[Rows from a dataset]
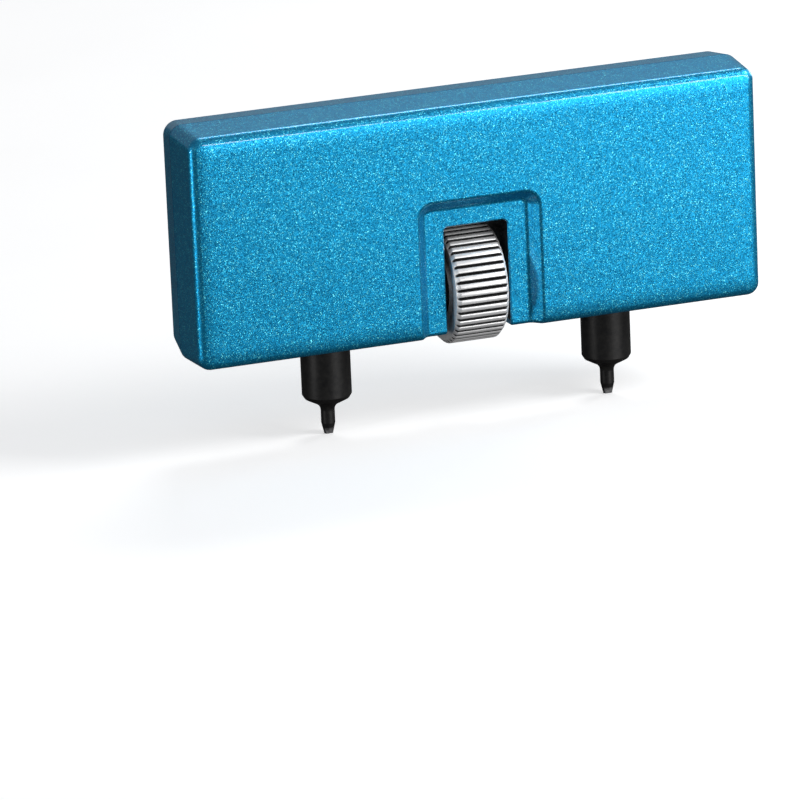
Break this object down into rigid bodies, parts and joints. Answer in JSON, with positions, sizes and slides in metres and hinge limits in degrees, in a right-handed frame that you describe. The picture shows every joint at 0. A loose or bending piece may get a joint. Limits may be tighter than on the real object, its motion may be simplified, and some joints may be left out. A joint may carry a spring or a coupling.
{
  "type": "adjustable case back opener",
  "caption": "Flat painted hand tool with a knurled thumbwheel whose spindle moves a pair of steel claws apart or together to fit the notches of a screw-down case back.",
  "frame": {"origin": "midway between the claw tips, in the plane of the tips", "axes": "+X along the body towards the right-hand claw, +Y from the front shell to the rear shell, +Z from the claw tips up to the body"},
  "size_m": [0.08, 0.0158, 0.0449],
  "materials": {
    "blue_paint": "metallic sparkle paint",
    "wheel_chrome": "bright plated",
    "black_steel": "black oxide, satin",
    "block_steel": "milled",
    "screw_steel": "turned",
    "zinc_screw_steel": "zinc plated",
    "bush_brass": "turned"
  },
  "bodies": {
    "housing": {"front_shell": "blue_paint", "rear_shell": "blue_paint", "upper_left_case_screw": "zinc_screw_steel", "upper_right_case_screw": "zinc_screw_steel", "lower_left_case_screw": "zinc_screw_steel", "lower_right_case_screw": "zinc_screw_steel", "left_locating_pin": "screw_steel", "right_locating_pin": "screw_steel", "left_end_bush": "bush_brass", "right_end_bush": "bush_brass"},
    "drive": {"thumbwheel": "wheel_chrome", "lead_screw": "screw_steel", "wheel_key_pin": "screw_steel", "left_wheel_washer": "black_steel", "right_wheel_washer": "black_steel", "left_end_clip": "screw_steel", "right_end_clip": "screw_steel"},
    "left_jaw": {"left_jaw_block": "block_steel", "left_claw": "black_steel", "left_claw_lock_screw": "black_steel"},
    "right_jaw": {"right_jaw_block": "block_steel", "right_claw": "black_steel", "right_claw_lock_screw": "black_steel"}
  },
  "joints": [
    {"name": "thumbwheel_turn", "type": "hinge", "parent": "housing", "child": "drive", "pos_m": [0, 0, 0.0183], "axis": [1, 0, 0], "range_deg": [-4140, 3240]},
    {"name": "left_jaw_slide", "type": "slide", "parent": "housing", "child": "left_jaw", "axis": [-1, 0, 0], "range_m": [-0.0092, 0.0072]},
    {"name": "right_jaw_slide", "type": "slide", "parent": "housing", "child": "right_jaw", "axis": [1, 0, 0], "range_m": [-0.0092, 0.0072]}
  ],
  "couplings": [
    {"joint": "left_jaw_slide", "follows": "thumbwheel_turn", "m_per_rad": 0.00012732},
    {"joint": "right_jaw_slide", "follows": "thumbwheel_turn", "m_per_rad": 0.00012732}
  ]
}
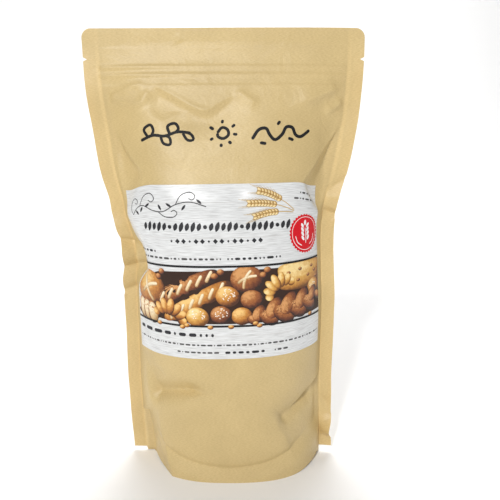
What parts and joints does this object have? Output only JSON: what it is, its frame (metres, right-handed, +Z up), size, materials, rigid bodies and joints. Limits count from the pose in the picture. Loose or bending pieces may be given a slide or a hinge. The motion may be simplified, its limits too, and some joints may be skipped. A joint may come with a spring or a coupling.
{
  "type": "bag of flour",
  "caption": "Filled stand-up pouch of kraft paper with a zip-locked flat top, sealed sides, a bottom gusset and a paper label on its front.",
  "frame": {"origin": "on the floor, under the middle of the pouch's box", "axes": "+X to the viewer's right along the pouch's width, -Y out of the labelled front, +Z up to the closed top"},
  "size_m": [0.178, 0.075, 0.295],
  "materials": {
    "kraft": "matte kraft film with a faint sheen",
    "label_paper": "semi-gloss printed label"
  },
  "bodies": {
    "root": {"pouch": "kraft", "label": "label_paper"}
  },
  "joints": []
}
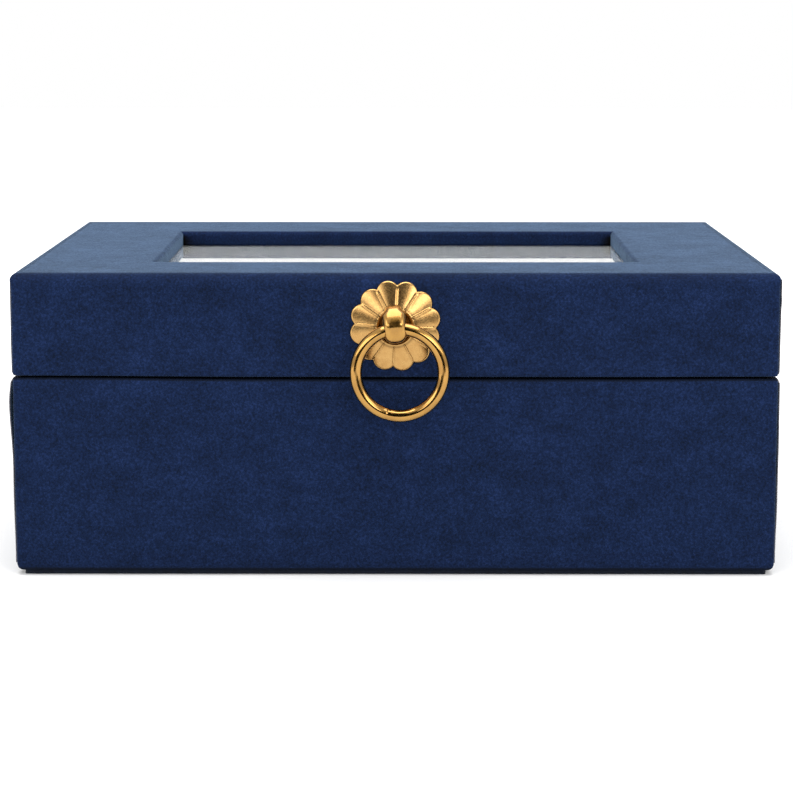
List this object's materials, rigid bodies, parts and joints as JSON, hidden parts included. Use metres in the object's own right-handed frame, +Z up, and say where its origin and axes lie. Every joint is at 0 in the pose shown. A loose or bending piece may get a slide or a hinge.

§ Given problem
Output each entry precisely as given.

§ Answer to the task
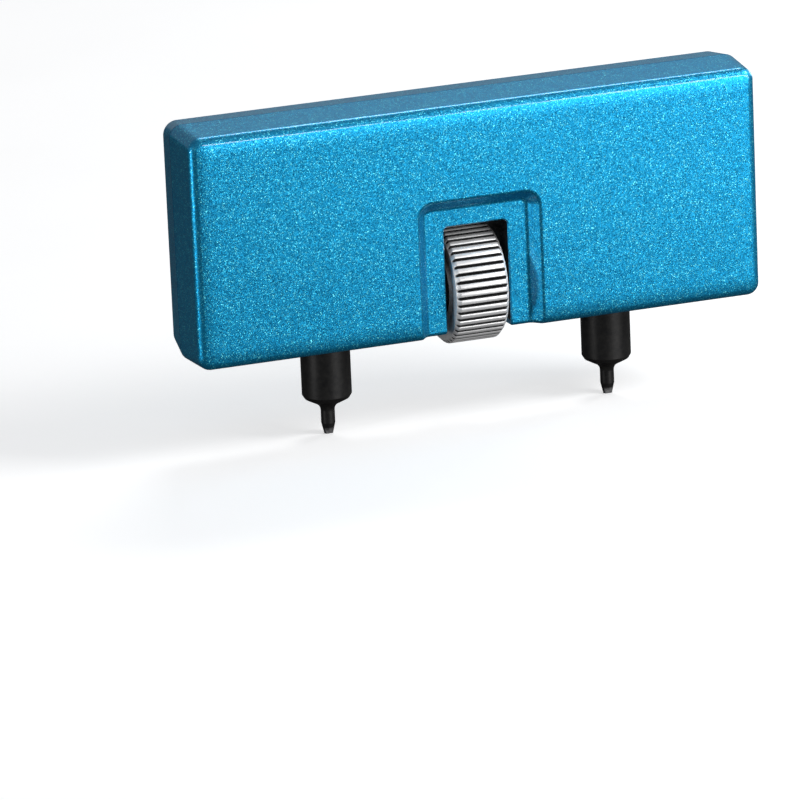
Break this object down into rigid bodies, parts and joints. Answer in JSON, with positions, sizes and slides in metres and hinge limits in degrees, in a right-handed frame that you describe. The picture shows every joint at 0. A loose or bending piece may get a joint. Limits may be tighter than on the real object, its motion may be simplified, and some joints may be left out. A joint may carry a spring or a coupling.
{
  "type": "adjustable case back opener",
  "caption": "Flat painted hand tool with a knurled thumbwheel whose spindle moves a pair of steel claws apart or together to fit the notches of a screw-down case back.",
  "frame": {"origin": "midway between the claw tips, in the plane of the tips", "axes": "+X along the body towards the right-hand claw, +Y from the front shell to the rear shell, +Z from the claw tips up to the body"},
  "size_m": [0.08, 0.0158, 0.0449],
  "materials": {
    "blue_paint": "metallic sparkle paint",
    "wheel_chrome": "bright plated",
    "black_steel": "black oxide, satin",
    "block_steel": "milled",
    "screw_steel": "turned",
    "zinc_screw_steel": "zinc plated",
    "bush_brass": "turned"
  },
  "bodies": {
    "housing": {"front_shell": "blue_paint", "rear_shell": "blue_paint", "upper_left_case_screw": "zinc_screw_steel", "upper_right_case_screw": "zinc_screw_steel", "lower_left_case_screw": "zinc_screw_steel", "lower_right_case_screw": "zinc_screw_steel", "left_locating_pin": "screw_steel", "right_locating_pin": "screw_steel", "left_end_bush": "bush_brass", "right_end_bush": "bush_brass"},
    "drive": {"thumbwheel": "wheel_chrome", "lead_screw": "screw_steel", "wheel_key_pin": "screw_steel", "left_wheel_washer": "black_steel", "right_wheel_washer": "black_steel", "left_end_clip": "screw_steel", "right_end_clip": "screw_steel"},
    "left_jaw": {"left_jaw_block": "block_steel", "left_claw": "black_steel", "left_claw_lock_screw": "black_steel"},
    "right_jaw": {"right_jaw_block": "block_steel", "right_claw": "black_steel", "right_claw_lock_screw": "black_steel"}
  },
  "joints": [
    {"name": "thumbwheel_turn", "type": "hinge", "parent": "housing", "child": "drive", "pos_m": [0, 0, 0.0183], "axis": [1, 0, 0], "range_deg": [-4140, 3240]},
    {"name": "left_jaw_slide", "type": "slide", "parent": "housing", "child": "left_jaw", "axis": [-1, 0, 0], "range_m": [-0.0092, 0.0072]},
    {"name": "right_jaw_slide", "type": "slide", "parent": "housing", "child": "right_jaw", "axis": [1, 0, 0], "range_m": [-0.0092, 0.0072]}
  ],
  "couplings": [
    {"joint": "left_jaw_slide", "follows": "thumbwheel_turn", "m_per_rad": 0.00012732},
    {"joint": "right_jaw_slide", "follows": "thumbwheel_turn", "m_per_rad": 0.00012732}
  ]
}
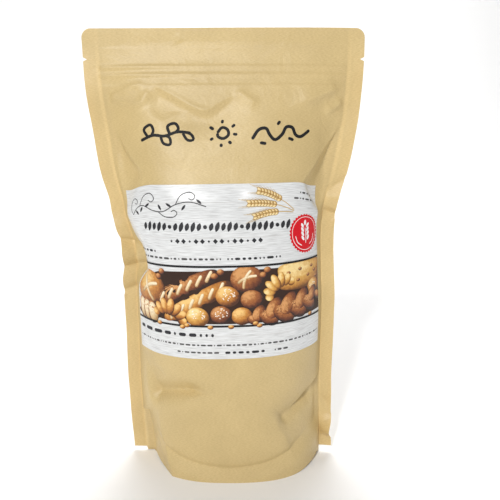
What parts and joints does this object have? Output only JSON: what it is, its frame (metres, right-handed, +Z up), size, materials, rigid bodies and joints. Limits count from the pose in the picture. Loose or bending pieces may be given a slide or a hinge. The motion may be simplified, its limits too, and some joints may be skipped. A joint may come with a spring or a coupling.
{
  "type": "bag of flour",
  "caption": "Filled stand-up pouch of kraft paper with a zip-locked flat top, sealed sides, a bottom gusset and a paper label on its front.",
  "frame": {"origin": "on the floor, under the middle of the pouch's box", "axes": "+X to the viewer's right along the pouch's width, -Y out of the labelled front, +Z up to the closed top"},
  "size_m": [0.178, 0.075, 0.295],
  "materials": {
    "kraft": "matte kraft film with a faint sheen",
    "label_paper": "semi-gloss printed label"
  },
  "bodies": {
    "root": {"pouch": "kraft", "label": "label_paper"}
  },
  "joints": []
}
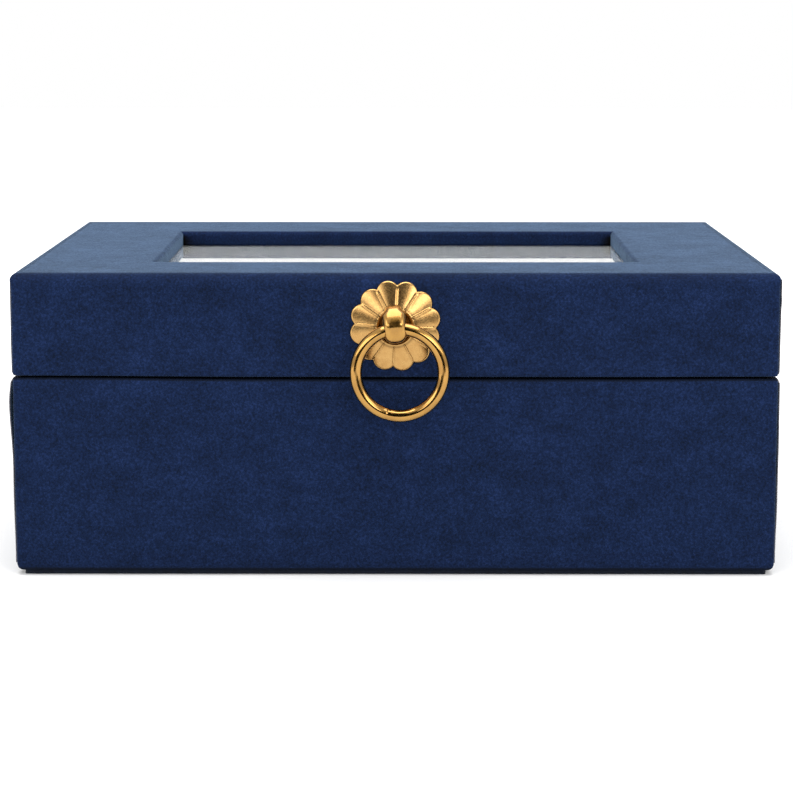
List this object's materials, rigid bodies, parts and joints as JSON, hidden parts included. Use metres in the object's own right-handed frame, +Z up, and say where its origin and axes lie. Every joint is at 0 in the pose shown. A loose or bending piece may get a slide or a hinge.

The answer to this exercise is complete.